6. The appellants, no doubt, adduced evidence by producing Avtar Singh (AW-5) who stated that he was present at the place of the accident; that the dumper was suddenly moved back by Kapoor Singh, respondent No. 6, which bit against the back portion of the moving bus. He deposed that the dumper was being reversed by respondent No. 6 at a fast speed. It is, however, in the statement of Chaman Lal (RW-2) that Avtar Singh is an employee of respondent No. 1. His deposition to this effect has not been questioned in the cross-examination. It is thus clear that Avtar Singh was only a handy witness with the appellants and was produced with the aim of warding off the liability. The statement of Malkiat Singh in the witness box is not at all believable for the reasons already mentioned above. Kapoor Singh (RW-1), in his statement, has clearly deposed that the dumper was standing on a part of the road which had been closed by placing drums and was not open to traffic. The bus was being driven rashly and negligently : its hind portion hit against the back portion of the dumper and despite this, appellant No. 2 continued driving it and did not stop it. Learned counsel for the appellants has tried to contend that it was an equal responsibility of Kapoor Singh, respondent No. 6, to have lodged a report with the police regarding the accident. I do not agree with this submission for the simple reason that Kapoor Singh who was admittedly standing near the dumper could not have known that as a result of the accident, a passenger in the bus had received grievous injuries and had died. Damage caused to the dumper might not have been considered so serious as to actuate Kapoor Singh to lodge a report with the police. I, therefore, uphold the finding recorded by the learned Tribunal on issues Nos. 2 and 3.

7. It has then been contended by learned counsel for the appellants that no plea was raised by the insurance company, respondent No. 8, in its written statement that its liability under the insurance policy was limited. Relying on two Division Bench judgments of this court in Shri Ajit Singh v. Sham Lal [1986] 59 Comp Cas 946 and General Assurance Society Ltd. v. Avtar Singh [1987] 62 Comp Cas 218 (P&H) and two Single Bench judgments in Smt. Sudha Bahri v. Sarvjit Singh [1987] 62 Comp Cas 493 and Nishat and Malwa Bus Pvt. Ltd. v. Smt. Inder Kaur [1989] 66 Comp Cas 574, he contended that in such a situation, the Tribunal ought to have held respondent No. 8 liable for payment of the entire amount of compensation. I have gone through the written statement filed on behalf of respondent No. 8. In reply to para No. 15 of the claim application wherein it is averred that the bus was insured with it, respondent No. 8 has simply denied the said averment. Even in the additional pleas made in the written statement, there is no stand taken to the effect that if the bus is proved to have been insured with it, its liability is limited to Rs. 5,000 only per passenger. By a catena of case law to which reference has been made above, it is now well-settled that Section 95(2) of the Act merely prescribes the minimum but not the maximum liability of the insurance company. In other words, the insurance cover cannot be less than the sum mentioned in Section 95(2) ibid but it does not preclude a higher risk being covered by the insurance company. Therefore, in the absence of a specific plea by the insurance company that its liability is limited to any particular sum, its liability must be held to extend to the entire amount awarded.

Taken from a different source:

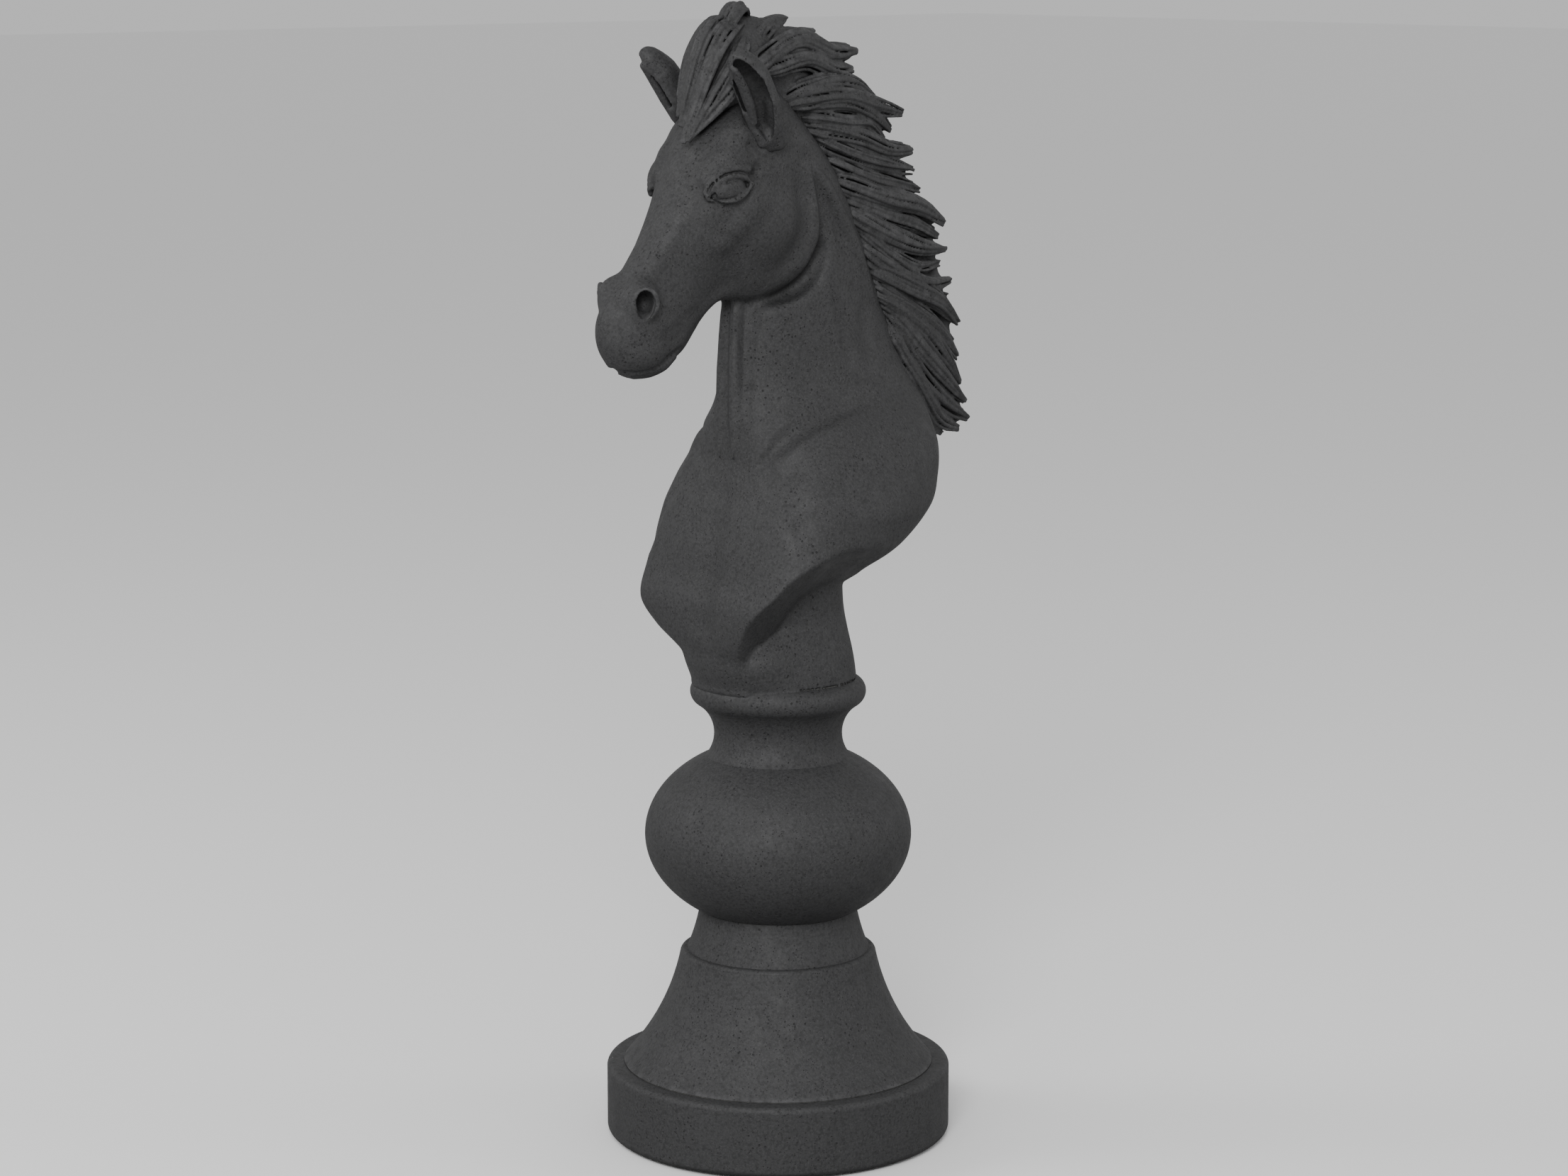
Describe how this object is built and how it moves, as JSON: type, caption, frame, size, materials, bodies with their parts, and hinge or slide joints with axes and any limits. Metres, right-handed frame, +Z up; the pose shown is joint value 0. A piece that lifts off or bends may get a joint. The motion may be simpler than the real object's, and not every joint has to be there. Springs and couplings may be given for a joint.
{
  "type": "giant chess knight",
  "caption": "Metre-tall lawn chess knight: a hollow cast horse bust with swept mane on a stacked turned pedestal, with a tie rod, ballast and a screwed filler plug underneath.",
  "frame": {"origin": "centre of the underside, on the face of the middle foot pad where the piece stands on the ground", "axes": "+Z up along the pedestal's turning axis, the horse faces -Y, +X is the horse's left"},
  "size_m": [0.311, 0.4471, 1.017],
  "materials": {
    "cast_stone": "matte charcoal fibre-reinforced cast stone with fine sandy grain and pin-holes",
    "mortar": "matte dark bedding mortar",
    "steel": "zinc-plated",
    "black_nylon": "moulded glass-filled nylon",
    "pad_rubber": "soft matte rubber",
    "ballast_sand": "dry loose sand"
  },
  "bodies": {
    "root": {"plinth": "cast_stone", "skirt": "cast_stone", "upper_cone": "cast_stone", "urn": "cast_stone", "horse_bust": "cast_stone", "mane": "cast_stone", "left_ear": "cast_stone", "right_ear": "cast_stone", "skirt_bed": "mortar", "cone_bed": "mortar", "urn_bed": "mortar", "bust_bed": "mortar", "tie_rod": "steel", "anchor_plate": "steel", "anchor_washer": "steel", "anchor_nut": "steel", "clamp_plate": "steel", "clamp_washer": "steel", "clamp_nut": "steel", "neck_armature": "steel", "mane_dowels": "steel", "ear_pins": "steel", "foot_pads": "pad_rubber", "base_plate": "black_nylon", "base_screws": "steel", "screw_anchors": "black_nylon", "filler_bush": "black_nylon", "ballast_fill": "ballast_sand"},
    "seal": {"plug_seal": "pad_rubber"},
    "plug": {"filler_plug": "black_nylon"}
  },
  "joints": [
    {"name": "plug_travel", "type": "slide", "parent": "root", "child": "seal", "axis": [0, 0, -1], "range_m": [0, 0.016]},
    {"name": "plug_unscrew", "type": "hinge", "parent": "seal", "child": "plug", "pos_m": [0, 0.072, 0.01], "axis": [0, 0, -1], "range_deg": [0, 1440]}
  ],
  "couplings": [
    {"joint": "plug_travel", "follows": "plug_unscrew", "m_per_rad": 0.00063662}
  ]
}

8. Respondent No. 8 in the present case took a false plea denying the fact that the bus was insured with it. Thus, once it is proved that this plea is wrong and the bus was in fact insured with respondent No. 8, it must be held liable to payment of the entire amount of compensation.

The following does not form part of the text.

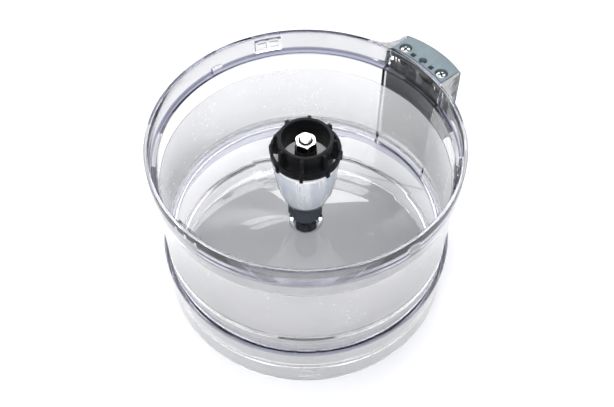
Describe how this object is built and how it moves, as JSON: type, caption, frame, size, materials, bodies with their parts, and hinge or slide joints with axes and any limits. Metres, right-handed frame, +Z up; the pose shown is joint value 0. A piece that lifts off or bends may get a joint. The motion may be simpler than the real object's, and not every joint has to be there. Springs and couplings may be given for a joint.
{
  "type": "food processor work bowl",
  "caption": "Clear cylindrical work bowl of a food processor, with a side handle that holds a lid interlock rod and a built-in drive spindle under a finned collar.",
  "frame": {"origin": "centre of the bounding box at the bottom of the skirt; the bowl's own axis is 10.1 mm towards -X", "axes": "+Z up out of the bowl's mouth, +X from the bowl's axis towards the handle"},
  "size_m": [0.2342, 0.214, 0.145],
  "materials": {
    "clear_plastic": "clear moulded polycarbonate, polished, slightly lavender at its edges",
    "milky_plastic": "milky translucent moulded plastic",
    "slate_plastic": "satin slate grey moulded plastic",
    "dark_slate_plastic": "satin dark slate moulded plastic",
    "black_plastic": "satin black glass-filled nylon",
    "dark_grey_plastic": "satin dark grey acetal",
    "light_grey_plastic": "satin light grey acetal",
    "steel": "stainless steel, fine turned finish",
    "bright_nut": "bright plated steel",
    "bronze": "sintered bronze, oiled",
    "rubber": "black nitrile rubber"
  },
  "bodies": {
    "bowl": {"bowl_body": "clear_plastic", "centre_post": "milky_plastic", "handle_cap": "slate_plastic", "handle_grip": "slate_plastic", "handle_foot": "slate_plastic", "handle_back": "dark_slate_plastic", "handle_screw_left": "steel", "handle_screw_right": "steel", "interlock_spring": "steel", "finned_collar": "black_plastic", "upper_bush": "bronze", "lower_bush": "bronze", "thrust_washer": "bronze", "lip_seal": "rubber", "post_gasket": "rubber", "bearing_carrier": "dark_grey_plastic"},
    "spindle": {"drive_shaft": "steel", "drive_hub": "black_plastic", "nut_washer": "steel", "shaft_nut": "bright_nut", "drive_coupling": "dark_grey_plastic", "coupling_pin": "steel", "retaining_ring": "steel"},
    "interlock": {"interlock_rod": "light_grey_plastic", "rod_clip": "steel"}
  },
  "joints": [
    {"name": "spindle_spin", "type": "hinge", "parent": "bowl", "child": "spindle", "pos_m": [-0.0101, 0, 0.0833], "axis": [0, 0, 1], "continuous": true},
    {"name": "interlock_press", "type": "slide", "parent": "bowl", "child": "interlock", "axis": [0, 0, -1], "range_m": [0, 0.005], "stiffness_N_per_m": 400, "springref_m": -0.004, "deforming": ["interlock_spring"]}
  ]
}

9. Learned counsel for respondent No. 8, however, has made two submissions in defence. Firstly, he has submitted that the insurance policy has been brought on the record before the learned Tribunal as exhibit R-1 and a perusal of the same shows that the liability of respondent No. 8 was limited to such amount as is necessary to meet the requirements of the Act. I, however, find that exhibit R-1 is only a copy of the insurance policy. It was tendered in evidence by the statement of the counsel at the stage of closing the case. Section 64 of the Indian Evidence Act, 1872, provides that documents must be proved by primary evidence except in the cases mentioned in Section 65. Section 65 ibid lays down that secondary evidence relating to a document may be given of its existence, condition or contents in the case where the original is shown or appears to be in the possession or power of the person against whom the document is sought to be proved or, of any person out of the reach of, or not subject to, the process of the court, or of any person legally bound to produce it and when, after receipt of the notice mentioned in Section 66 thereof, such person does not produce it. Secondly, evidence of a document can also be produced where the original has been destroyed or lost, or when the party offering evidence of its contents cannot, for any reason not arising from his own default or neglect, produce it in reasonable time or, where any of the other conditions specified in Section 65 exists. In the present case, none of these conditions has been proved. Therefore, the copy of the insurance policy, exhibit R-1, was not admissible in evidence as the conditions of Section 65 of the Indian Evidence Act, 1872, were not met. The copy of the insurance policy, exhibit R-1, therefore, cannot be read in evidence.

10. The second contention of learned counsel for respondent No. 8 is that nowhere in the grounds of appeal have the appellants raised the contention that the liability of respondent No. 8 is unlimited or that the Tribunal was wrong in holding it liable to the extent of Rs. 5,000. I find that this contention is also without force for the reasons that under Order 41, Rule 33 of the Code of Civil Procedure, the appellate court has the power to make any order which ought to have been made and to pass or to make such further or other order as the case may require, and this power may be exercised by the court notwithstanding the fact that no appeal or objection in this regard has been taken.

11. I, therefore, hold that the insurance company, respondent No. 8, is liable for payment of the entire amount of compensation, viz., Rs. 57,600, with costs as assessed and determined by the learned Tribunal.

12. As a result of the above discussion, this appeal is allowed and the award of the learned Tribunal is modified to the extent that respondent No. 8 is held liable for payment of the entire amount of compensation, i.e., Rs. 57,600, besides costs as assessed and determined by the learned Tribunal. There shall be, however, no order as to costs so far as this appeal is concerned.